Start with your feet shoulder-width apart. Bend your knees deeply. You should see your knees positioned directly over your toes when you look down. Keep your back straight and your torso upright. Imagine sitting back into an invisible chair.

Your center of gravity sits lower in this position. That low center makes balance corrections easier. Your weight should feel evenly distributed across both skates. Avoid leaning too far forward or backward.

One piece of advice from experienced skaters on Reddit stuck with me: bend your knees until you feel ridiculous, then bend them a little more. Most beginners think they’re bending low enough when they’re actually standing nearly straight. The lower you sit, the more stable you become.

Keep your arms out to the sides at shoulder height. They act as balance weights. When you feel unstable, widen your arms rather than flailing them. Controlled movements keep you upright. Jerky motions send you into the boards.

How to Ice Skate Backwards: The Swizzle (S-Curve) Method

The swizzle, also called S-curves or backward bubbles, is where every beginner should start. This technique uses both feet simultaneously to create a continuous backward motion. It builds muscle memory for edge control without requiring advanced balance.

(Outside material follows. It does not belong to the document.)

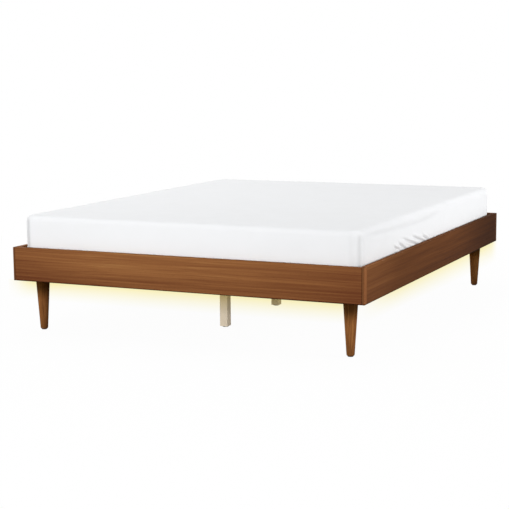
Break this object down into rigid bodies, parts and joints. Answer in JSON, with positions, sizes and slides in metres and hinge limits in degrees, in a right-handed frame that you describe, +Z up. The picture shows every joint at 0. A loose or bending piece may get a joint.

Step 1: Start from a standstill. Position yourself near the boards or with a coach for support. Adopt the athletic stance with knees deeply bent. Point your toes inward so your heels spread apart. Your skates should form a V-shape with the open end facing behind you.

Step 2: Push outward with your inside edges. Press the inner edges of both blades into the ice. Push your feet outward and backward. This push creates the force that propels you backwards. Keep your weight centered over your feet during the push.

Step 3: Glide and bring your feet together. As your feet reach their widest point, let them glide for a moment. Then pull them back together by pointing your toes inward again. Do not drag your feet across the ice. Let the momentum carry you.

Step 4: Repeat the motion. Once your feet come together, immediately push outward again. The continuous in-and-out motion creates the S-curve pattern on the ice. Each push generates more backward speed.

Focus on quality over quantity for your first attempts. Ten slow, controlled swizzles teach you more than fifty rushed ones. Feel the inside edges biting into the ice. Listen for the scraping sound that tells you you’re pushing with the correct part of your blade.

Common timing mistakes include pulling your feet together too quickly and not allowing enough glide between pushes. You need that glide phase to maintain momentum. Rushing the recovery phase makes you work twice as hard for half the speed.

The C-Cut Technique for Speed and Control

Once swizzles feel comfortable, upgrade to C-cuts. This technique generates more power and speed. It is the standard backward skating method used by hockey players and figure skaters at higher levels.

The C-cut gets its name from the shape your skate draws on the ice. You push off with one foot at a time, creating a C-shaped path. The push starts from a position close to your other foot, sweeps outward and backward, then returns.

Step 1: Begin in the athletic stance. Feet shoulder-width apart, knees bent, weight centered. Start with your weight slightly over your left skate.

Step 2: Execute the C-cut with your right foot. Lift your right heel slightly and pivot your right skate outward. Dig the inside edge into the ice. Push backward and outward in a smooth arc. Your foot should travel from near your left skate out to the side and slightly behind you.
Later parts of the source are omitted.